• _Task to carry out_
Take the data below and repeat it exactly.

++++++++

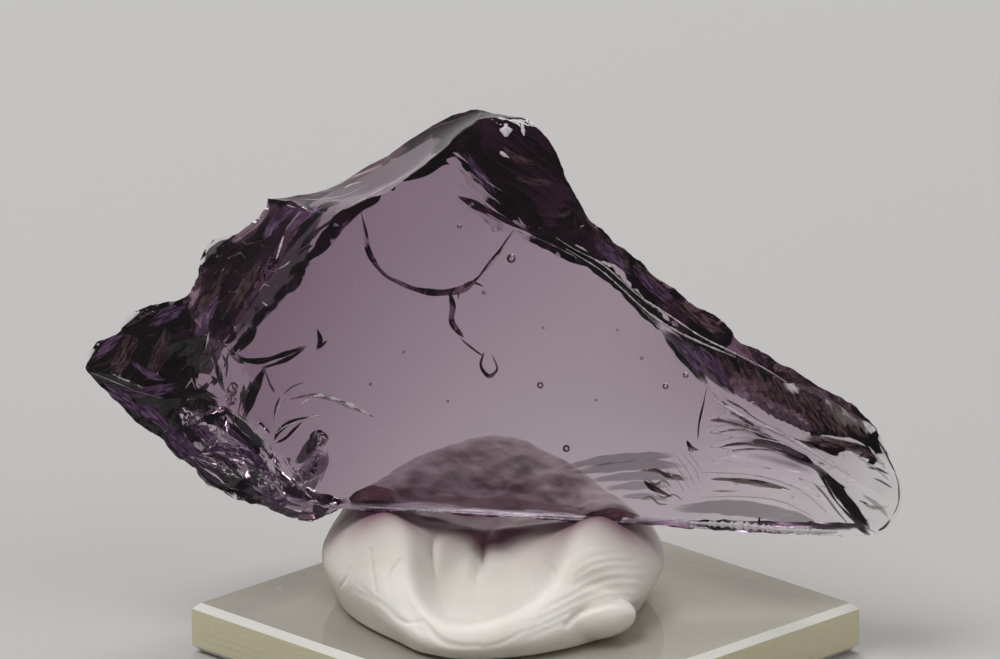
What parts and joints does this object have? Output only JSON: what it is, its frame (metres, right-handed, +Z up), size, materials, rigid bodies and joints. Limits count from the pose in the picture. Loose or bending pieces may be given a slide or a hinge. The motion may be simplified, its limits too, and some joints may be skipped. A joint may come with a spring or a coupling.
{
  "type": "violet glass shard on a putty and acrylic stand",
  "caption": "Broken piece of clear violet glass, sold as andara crystal, held upright by a lump of putty on a square acrylic base.",
  "frame": {"origin": "middle of the acrylic base's underside", "axes": "+X to the right as seen from the front and along the crystal's length, +Y away from the front, +Z up"},
  "size_m": [0.0877, 0.0718, 0.0555],
  "materials": {
    "violet_glass": "glossy conchoidal fracture faces, clear violet through thin places and near black at the thick rims",
    "putty": "matt off-white mounting putty, kneaded, with folds and fine wrinkles",
    "clear_acrylic": "polished clear acrylic with a slight yellow tint at its bevelled edges"
  },
  "bodies": {
    "root": {"andara_crystal": "violet_glass", "mounting_putty": "putty", "acrylic_base": "clear_acrylic"}
  },
  "joints": []
}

++++++++

• _Written response_
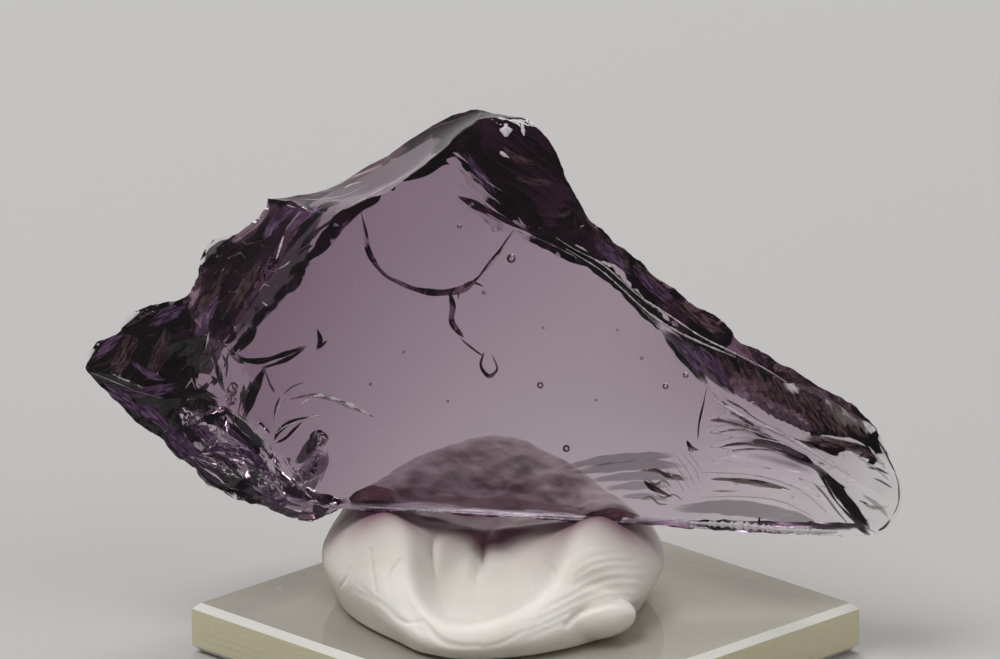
What parts and joints does this object have? Output only JSON: what it is, its frame (metres, right-handed, +Z up), size, materials, rigid bodies and joints. Limits count from the pose in the picture. Loose or bending pieces may be given a slide or a hinge. The motion may be simplified, its limits too, and some joints may be skipped. A joint may come with a spring or a coupling.
{
  "type": "violet glass shard on a putty and acrylic stand",
  "caption": "Broken piece of clear violet glass, sold as andara crystal, held upright by a lump of putty on a square acrylic base.",
  "frame": {"origin": "middle of the acrylic base's underside", "axes": "+X to the right as seen from the front and along the crystal's length, +Y away from the front, +Z up"},
  "size_m": [0.0877, 0.0718, 0.0555],
  "materials": {
    "violet_glass": "glossy conchoidal fracture faces, clear violet through thin places and near black at the thick rims",
    "putty": "matt off-white mounting putty, kneaded, with folds and fine wrinkles",
    "clear_acrylic": "polished clear acrylic with a slight yellow tint at its bevelled edges"
  },
  "bodies": {
    "root": {"andara_crystal": "violet_glass", "mounting_putty": "putty", "acrylic_base": "clear_acrylic"}
  },
  "joints": []
}